“It is easy to call Him best friend when things are fine and dandy,” I recently told a friend who’s going through a rough time. I know this, I speak from experience. I mean, He showers me with His blessings and life is great.Couldn’t be better. I feel safe and comforted day after day after day. It gets to where I wonder if I even need to pray that much. Because God is good; my bff — Then wham! — The proverbial stormy weather rolls in — as it will and does — lasting days, a week or two, or longer. I start to feel a bit abandoned, and my praying increases, but to no avail it seems, and incertitude sets in and I get all doubting-Thomas-like, antsy about my bff’s whereabouts, leaving the door wide open for the Tyrant. Because by now I’m vulnerable and my spirit’s quite conquerable. All the while my Lord’s smiling and shaking His head at me: “Lighten up girl you know better!” Do I?
My friend wonders how many trials one must go through before breaking this pattern of infidelity. I know for me, it appears, as many as it takes for my fearful self to learn to Trust. Full and devoted Trust in God with a capital T. The kind that reassures me that even though I don’t know the why of something, I will deal with the adversity in everything, and see the lessons in gratitude, perspective, and strength in all of it.
“We’re all God’s work in progress, and thankfully He doesn’t give up on us, ever,” I told my friend, “we are the ones who give up on Him.” Really, more often than I’d like I find that I’m the one shaking my head at myself saying, “O me of little Trust!” It is precisely then, I know, that I must humbly take a knee and utter those telling words: “God, I trust in You.” I do know better.
He’s got my back. And yours. Believe it.
“It is not to be imagined that the God who has been so faithful to me in the last six trials I’ve gone through, will now abandon me here on the seventh.”
– C. Spurgeon
“Why are you afraid, O you of little faith?” – Matthew 8:26
Excellent – Connie! A lesson to be learned by everyone!
Thanks,
Joyce
Thank you Joyce.
No — – thank YOU – – for continuing to earmark my spiritual needs and for acting as a constant reminder that all things are possible through prayer and our unconditional and unwavering faith in God!
Take care,
Joyce
EXCELLENT! I’ll say it even if Joyce already did. Straight and right to the point. U know I couldn’t live even 1/2 of one hour without completely trusting in Him. Especially with everything that goes on in my life on any given day, hour, minute…-lol. Luv ya!
You’re not kidding Led, you’re the queen of the rolling-in storms, LOL. And a true example of trust-in-Him faith. Love ya back.

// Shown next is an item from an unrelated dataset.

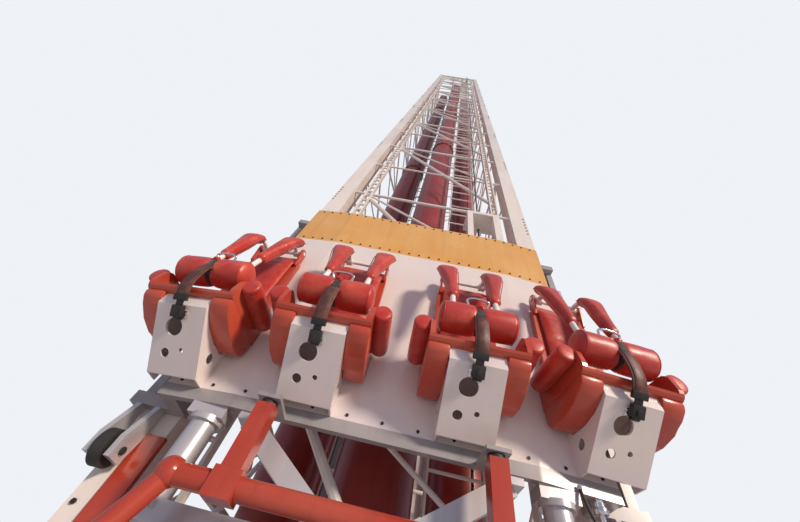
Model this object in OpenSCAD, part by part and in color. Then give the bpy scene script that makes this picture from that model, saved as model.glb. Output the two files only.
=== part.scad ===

Again … wow. Having gone through a rather bumpy April, this was a perfect read. I detest change, yet change forces itself upon us. Sometimes we welcome it. Sometimes … not so much. That was me last month. While I realized I was blessed to have friends who rallied around me when I found myself on VERY shaky financial ground and then blessed to have found a new job (with a lovely boss, to boot), I really resented how things were handled at my old job, having to leave a group that was like family and having to learn new procedures at my new job. In short, I was a crabby individual, complaining to the Father on a daily basis, asking “Why, why, why?” All the while realizing, of course, I had absolutely zip reason to complain and whine, but still, I did. It’s a wonder He did not reach down, smack me upside the head and go “REALLY? You are complaining??? REALLY? Read the news about Japan? How about your friend whose little boy is battling cancer? But you are complaining about having to change jobs? REALLY?” My friends, blessings themselves, kept me in their prayers, patiently listened to me and told me (repeatedly) it would get better. I didn’t listen. One night while reading (yet again) the first book in the Mitford series, I got to the page where Father Tim is visiting his neighbor’s studio and sees this quote pinned to her wall “Commit thy works unto the Lord.” I thought, hmmm, have not been doing that with this new job, been too busy whining about all the new stuff I have to learn. Next morning I got to my new job, gritted my teeth and said “Okay, Father, I’m doing that.” Somehow it all started to get better from that day on. He really DOES have our backs 24/7, sometimes we just forget to look. I realize, I am blessed, I am blessed, I am blessed. And our Father is VERY patient.